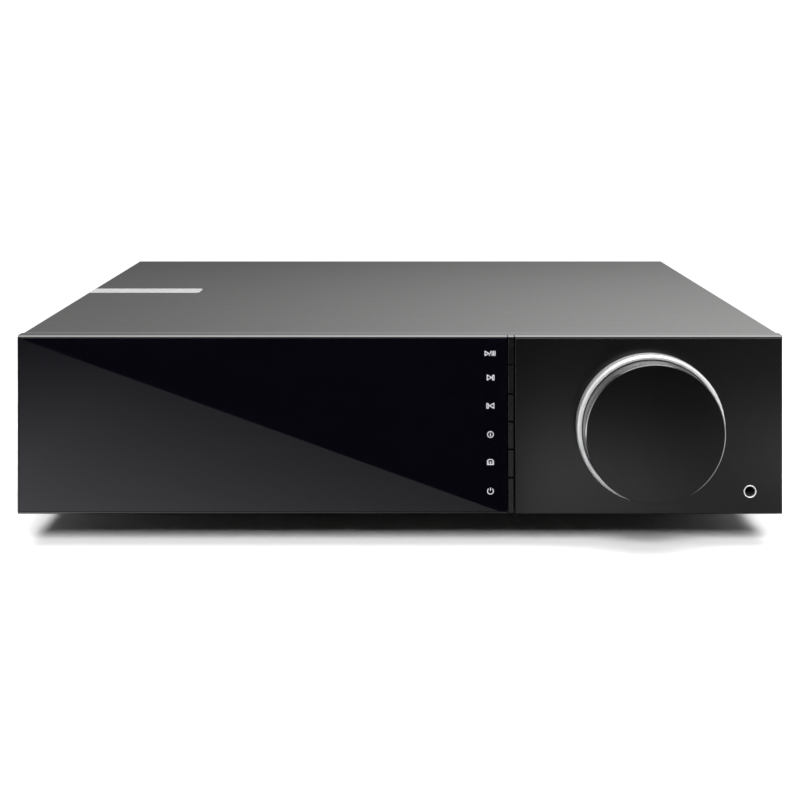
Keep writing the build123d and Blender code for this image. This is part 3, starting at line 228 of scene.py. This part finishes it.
M = {}
# painted shade: dark_anodised takes a darker colour on its chamfers, which dims the front-edge highlight
M["dark_anodised"] = surface("dark_anodised", (0.075, 0.073, 0.073), 0.29, metal=1.0, grain=3200, grain_h=0.006, var=0.02, rvar=0.012, dust=0.03, wave=0.03, chamfer_painted_shade=(0.058, 0.057, 0.057))
# painted light: the front frame gets a lighter copy of dark_anodised so its top strip reads brighter, with painted
# shade on its chamfers
M["frame_anodised_painted_lighter"] = surface("frame_anodised_painted_lighter", (0.094, 0.092, 0.092), 0.29, metal=1.0, grain=3200, grain_h=0.006, var=0.02, rvar=0.012, wave=0.03, chamfer_painted_shade=(0.082, 0.082, 0.082))
M["panel_black"] = surface("panel_black", (0.0008, 0.0008, 0.0009), 0.25, metal=0.0, grain=2600, grain_h=0.003, var=0.08, rvar=0.010, spec=0.60, wave=0.03)
M["chassis_black"] = surface("chassis_black", (0.022, 0.022, 0.0225), 0.55, grain=1500, grain_h=0.03, var=0.12, spec=0.2)
M["bright_aluminium"] = surface("bright_aluminium", (0.83, 0.83, 0.83), 0.30, metal=0.85, grain=2200, grain_h=0.004, var=0.02, rvar=0.02, wave=0.02)
M["ring_bright"] = turned("ring_bright", (0.66, 0.66, 0.66), 0.32, metal=0.65, centre=(KX, KZ), line=7000, depth=0.012, var=0.05)
M["jack_bright"] = turned("jack_bright", (0.60, 0.60, 0.60), 0.30, metal=0.5, centre=(0.145, 0.0244), line=9000, depth=0.006, var=0.05)
M["knob_grey"] = turned("knob_grey", (0.30, 0.30, 0.302), 0.31, (KX, KZ), line=9000, depth=0.016, var=0.12, rim=(YF - 0.018 + 0.0005, (0.55, 0.55, 0.55)))
M["knob_black"] = turned("knob_black", (0.0004, 0.0004, 0.0004), 0.21, (KX, KZ), line=6000, depth=0.003, metal=0.0, var=0.12)
M["composite"] = surface("composite", (0.030, 0.030, 0.031), 0.55, grain=1800, grain_h=0.03, var=0.12, dust=0.10)
M["black_sheet"] = surface("black_sheet", (0.022, 0.022, 0.0225), 0.48, grain=1500, grain_h=0.03, var=0.12, dust=0.08)
# painted shade: key_plastic is darker and less specular on its chamfers
M["key_plastic"] = surface("key_plastic", (0.0016, 0.0015, 0.0014), 0.28, grain=3000, grain_h=0.008, var=0.10, spec=0.62, chamfer_painted_shade=(0.0006, 0.0006, 0.0006))
M["zinc_steel"] = surface("zinc_steel", (0.56, 0.56, 0.55), 0.32, metal=1.0, grain=1600, grain_h=0.012, var=0.10)
M["black_screw"] = surface("black_screw", (0.035, 0.034, 0.033), 0.34, metal=0.9, grain=2600, grain_h=0.01, var=0.2)
M["magnet"] = surface("magnet", (0.62, 0.61, 0.59), 0.16, metal=1.0, grain=2200, grain_h=0.004, var=0.06)
M["rubber"] = surface("rubber", (0.030, 0.030, 0.030), 0.75, grain=1400, grain_h=0.04, var=0.15, dust=0.2)
M["foot_plastic"] = surface("foot_plastic", (0.036, 0.036, 0.037), 0.5, grain=1500, grain_h=0.03, var=0.12)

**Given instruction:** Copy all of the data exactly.

**Exercise result:**
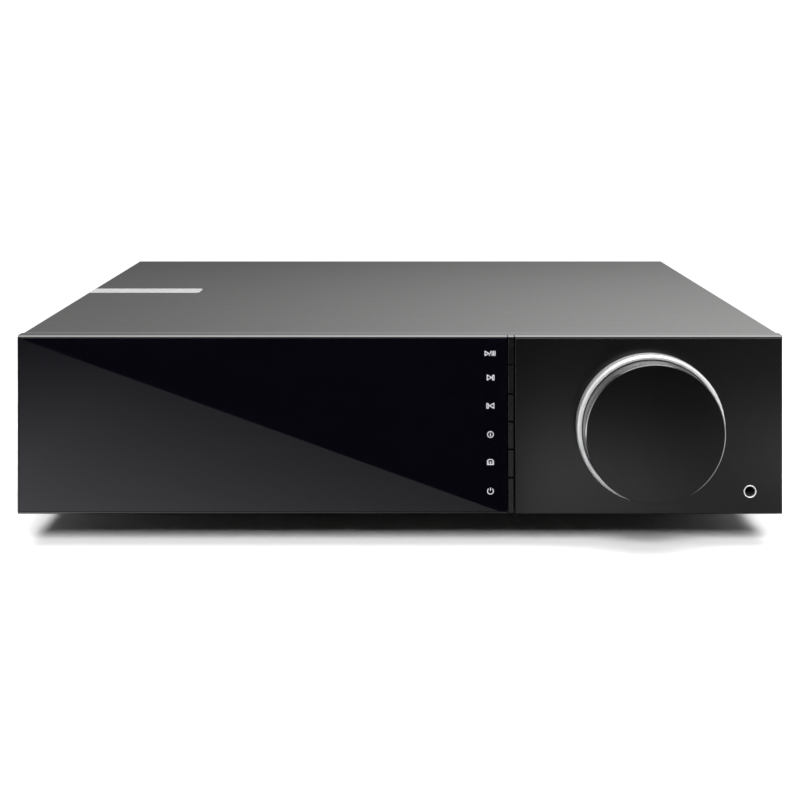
Keep writing the build123d and Blender code for this image. This is part 3, starting at line 228 of scene.py. This part finishes it.
M = {}
# painted shade: dark_anodised takes a darker colour on its chamfers, which dims the front-edge highlight
M["dark_anodised"] = surface("dark_anodised", (0.075, 0.073, 0.073), 0.29, metal=1.0, grain=3200, grain_h=0.006, var=0.02, rvar=0.012, dust=0.03, wave=0.03, chamfer_painted_shade=(0.058, 0.057, 0.057))
# painted light: the front frame gets a lighter copy of dark_anodised so its top strip reads brighter, with painted
# shade on its chamfers
M["frame_anodised_painted_lighter"] = surface("frame_anodised_painted_lighter", (0.094, 0.092, 0.092), 0.29, metal=1.0, grain=3200, grain_h=0.006, var=0.02, rvar=0.012, wave=0.03, chamfer_painted_shade=(0.082, 0.082, 0.082))
M["panel_black"] = surface("panel_black", (0.0008, 0.0008, 0.0009), 0.25, metal=0.0, grain=2600, grain_h=0.003, var=0.08, rvar=0.010, spec=0.60, wave=0.03)
M["chassis_black"] = surface("chassis_black", (0.022, 0.022, 0.0225), 0.55, grain=1500, grain_h=0.03, var=0.12, spec=0.2)
M["bright_aluminium"] = surface("bright_aluminium", (0.83, 0.83, 0.83), 0.30, metal=0.85, grain=2200, grain_h=0.004, var=0.02, rvar=0.02, wave=0.02)
M["ring_bright"] = turned("ring_bright", (0.66, 0.66, 0.66), 0.32, metal=0.65, centre=(KX, KZ), line=7000, depth=0.012, var=0.05)
M["jack_bright"] = turned("jack_bright", (0.60, 0.60, 0.60), 0.30, metal=0.5, centre=(0.145, 0.0244), line=9000, depth=0.006, var=0.05)
M["knob_grey"] = turned("knob_grey", (0.30, 0.30, 0.302), 0.31, (KX, KZ), line=9000, depth=0.016, var=0.12, rim=(YF - 0.018 + 0.0005, (0.55, 0.55, 0.55)))
M["knob_black"] = turned("knob_black", (0.0004, 0.0004, 0.0004), 0.21, (KX, KZ), line=6000, depth=0.003, metal=0.0, var=0.12)
M["composite"] = surface("composite", (0.030, 0.030, 0.031), 0.55, grain=1800, grain_h=0.03, var=0.12, dust=0.10)
M["black_sheet"] = surface("black_sheet", (0.022, 0.022, 0.0225), 0.48, grain=1500, grain_h=0.03, var=0.12, dust=0.08)
# painted shade: key_plastic is darker and less specular on its chamfers
M["key_plastic"] = surface("key_plastic", (0.0016, 0.0015, 0.0014), 0.28, grain=3000, grain_h=0.008, var=0.10, spec=0.62, chamfer_painted_shade=(0.0006, 0.0006, 0.0006))
M["zinc_steel"] = surface("zinc_steel", (0.56, 0.56, 0.55), 0.32, metal=1.0, grain=1600, grain_h=0.012, var=0.10)
M["black_screw"] = surface("black_screw", (0.035, 0.034, 0.033), 0.34, metal=0.9, grain=2600, grain_h=0.01, var=0.2)
M["magnet"] = surface("magnet", (0.62, 0.61, 0.59), 0.16, metal=1.0, grain=2200, grain_h=0.004, var=0.06)
M["rubber"] = surface("rubber", (0.030, 0.030, 0.030), 0.75, grain=1400, grain_h=0.04, var=0.15, dust=0.2)
M["foot_plastic"] = surface("foot_plastic", (0.036, 0.036, 0.037), 0.5, grain=1500, grain_h=0.03, var=0.12)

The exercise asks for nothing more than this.